By Ryan Decker
Is it just me or has it seemed like there has been a lot of shuffling in the Top 25 rankings this year?
It’s felt like college football fans haven’t been able to go one week without a major shake up, most seemingly coming from a loss by a team that was ranked inside the top 10 or 12.
Teams that we thought had chances of winning the National Championship going into the year are so far outside the playoff picture that some are firing head coaches.
Granted, shakeups in the AP Top 25 happen every year.
It is college football after all.
Upsets happen. Teams have a bad game on the road. Trap games on Thursday nights or early on Saturday turn into crushing losses.
This year, though, it seems like no ranked team is safe.
Are ranked teams this year at more risk of being upset than normal?
So far in the first five weeks of the 2016 season, numerous ranked teams have lost.
Losses should be somewhat expected though. Not all ranked teams play cream puff schedules, especially during the out of conference portion of their schedule.
The best opening weekend in college football history gave fans five ranked-vs-ranked matchups. Someone had to lose those games.
Attempting to be fair to all teams, I was looking for signs of bad losses.
Teams normally don’t get overly penalized for losing to someone they should’ve lost to. An example of this being Wisconsin only dropping three spots after losing to Michigan in Ann Arbor this past Saturday.
The bar I set was five. If a team dropped five or more spots, or out of the Top 25 completely, that showed me they suffered a bad enough loss.
I also looked solely at the Associated Press Top 25 for the entireties of seasons. AP voter methodology is pretty understood at this point, whereas the CFP committee and BCS system is and was under much scrutiny and seems to not be very consistent.
Here’s the data to show you exactly what I’m talking about: Ranking Drops
In 2016, 29 teams have suffered losses bad enough to drop them at least five spots in the rankings, or out of the rankings completely.
Two of the weekly rankings – Week 2 and Week 6 – saw eight teams have dramatic changes.
Each week has seen at least three teams fall five or more spots, and the rankings for Weeks 2, 4, and 6 saw six or more teams have significant changes.
Compare that to 2013 which saw only three such weeks total, and 2014 which only had four weeks of six or more major shakeups, and you can see that life in the Top 25 this year has been a bit unstable.

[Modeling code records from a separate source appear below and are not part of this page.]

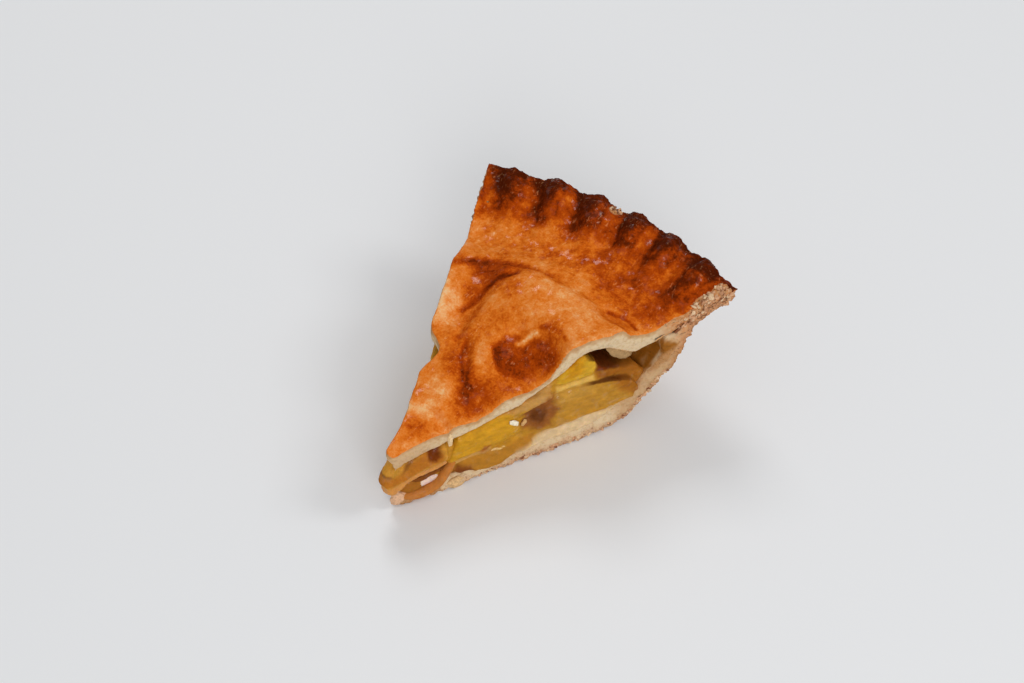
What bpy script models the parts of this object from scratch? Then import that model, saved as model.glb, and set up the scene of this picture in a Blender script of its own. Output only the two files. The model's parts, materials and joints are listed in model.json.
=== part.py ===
"""A slice of apple pie: a browned lid with a fluted rim, a bottom crust, and apple slices in syrup.

The slice is worked out as part of its whole pie. A place is a distance along one of the lines that fan out
from the slice's tip, and a share of the way from the right cut to the left one. Lengths are in millimetres
until the points are stored, and the finished slice is moved onto its own origin, the middle of its underside.
"""

import math

import bmesh
import bpy
import numpy as np
from mathutils import Matrix, Vector, noise

MM = 0.001
GAP = 0.3

PIE_RADIUS = 120.0
WEDGE = math.radians(49.5)
TIP = Vector((-7.5, 11.9))
NOSE_START = 2.6
NOSE_BULGE = 2.2
NOSE_FADE = 16.0

# Crimped flutes: the shares of the wedge at which their crests meet the edge, with one beyond each cut, and
# how much the share leans for each mm inward.
FLUTE_CRESTS = (-0.01, 0.142, 0.289, 0.432, 0.575, 0.735, 0.912, 1.09)
FLUTE_SLANT = 0.0034
FLUTE_HEIGHT = 1.45
FLUTE_INNER_RADIUS = 94.0
FLUTE_FADE_AT_EDGE = 0.55
SCALLOP = 0.4
TORN_AT = 0.52
TORN_HALF_WIDTH = 0.055
TORN_DEPTH = 0.6

# Height of the lid's top along three lines, as (share of the way from tip to rim, height).
LID_TOP_RIGHT = (
    (0.00, 26.0), (0.10, 26.8), (0.20, 25.9), (0.27, 26.6), (0.33, 30.0), (0.42, 33.0),
    (0.46, 36.0), (0.50, 41.2), (0.54, 42.6), (0.60, 42.2), (0.65, 40.6), (0.70, 37.9),
    (0.76, 37.2), (0.80, 39.4), (0.86, 41.4), (0.92, 44.1), (0.95, 44.8), (1.00, 43.2),
)
LID_TOP_MIDDLE = (
    (0.00, 27.0), (0.12, 28.0), (0.20, 29.0), (0.30, 32.0), (0.42, 36.5), (0.52, 40.8),
    (0.60, 42.8), (0.66, 42.0), (0.71, 39.6), (0.76, 38.6), (0.80, 39.0), (0.86, 40.6),
    (0.92, 43.2), (0.95, 44.0), (1.00, 43.0),
)
LID_TOP_LEFT = (
    (0.00, 27.6), (0.12, 28.6), (0.20, 28.8), (0.27, 30.2), (0.38, 33.8), (0.48, 35.4),
    (0.58, 37.4), (0.66, 37.8), (0.71, 35.4), (0.76, 34.4), (0.82, 35.8), (0.88, 38.6),
    (0.94, 41.4), (1.00, 42.6),
)
LID_UNDER_RIGHT = (
    (0.00, 16.6), (0.06, 19.0), (0.12, 19.3), (0.17, 20.6), (0.23, 21.2), (0.28, 22.9),
    (0.35, 24.6), (0.42, 28.2), (0.48, 31.6), (0.53, 36.0), (0.61, 36.4), (0.66, 33.2),
    (0.70, 30.2), (0.78, 30.2), (0.86, 32.6),
)
LID_THICKNESS = 5.2

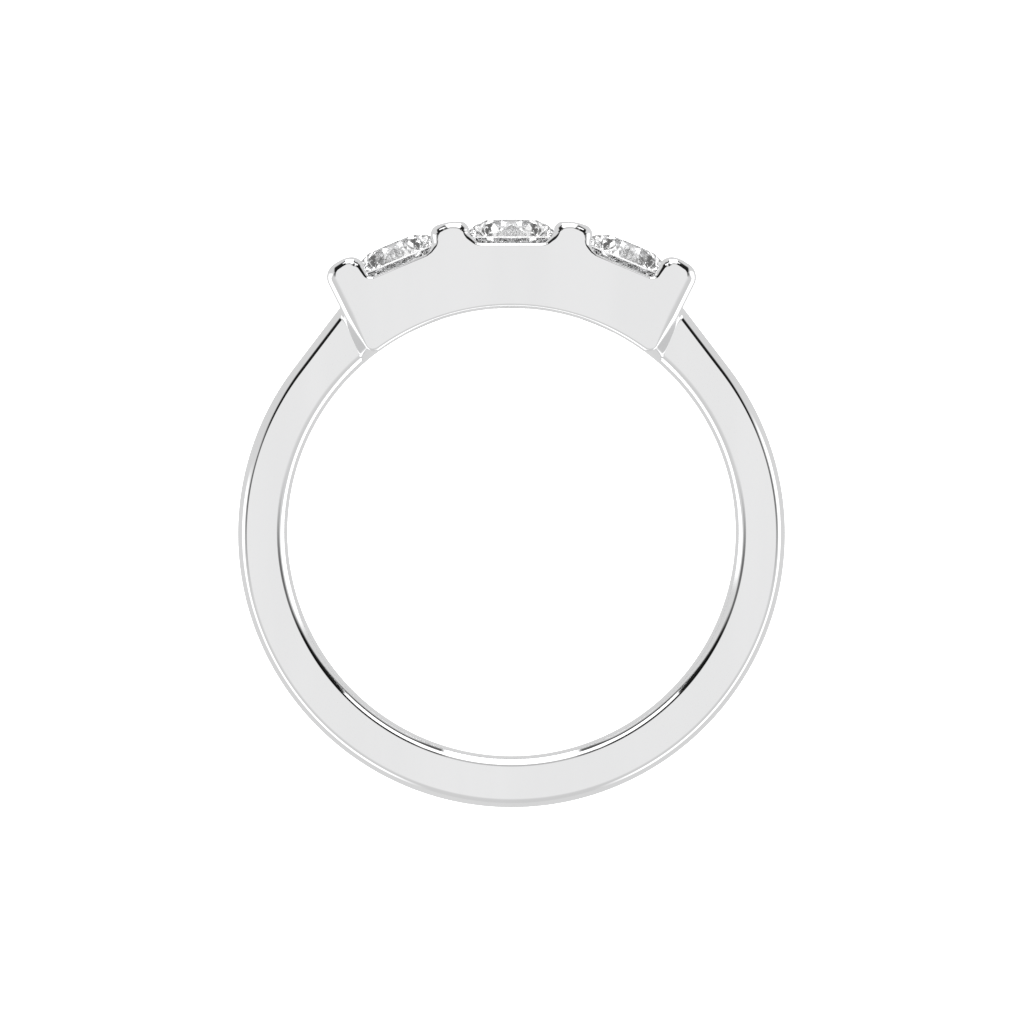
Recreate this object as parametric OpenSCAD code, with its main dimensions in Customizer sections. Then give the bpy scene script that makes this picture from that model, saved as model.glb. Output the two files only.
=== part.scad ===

More weeks containing lots of movement in the rankings create a chaotic environment.
Some fans root for chaos. Not an actual team, just complete and utter chaos. Their “favorite” team is the unranked underdog.
All fans, however, should expect chaos, especially this year.
Yes, expect chaos. It’s going to happen this year.
Most years there are two or three, some years even four or five great teams in college football. Then there are some really good teams that are close to great, but have a shortcoming or two, but are really good.
Other than there, there’s no sure bet in college football this year.
The average number of big changes per week this season is 5.8. That’s one more team a week than last year, and nearly two more a week than we saw three seasons ago.
We are on pace to see 92 teams fall five or more spots, or out of the rankings, in 2016.
That’s 16 more than last year, and 28 more teams than we saw fall in 2013 – the final year of the BCS.
If you’re betting, put money on chaos. Fans better start expecting it, because it’s going to happen.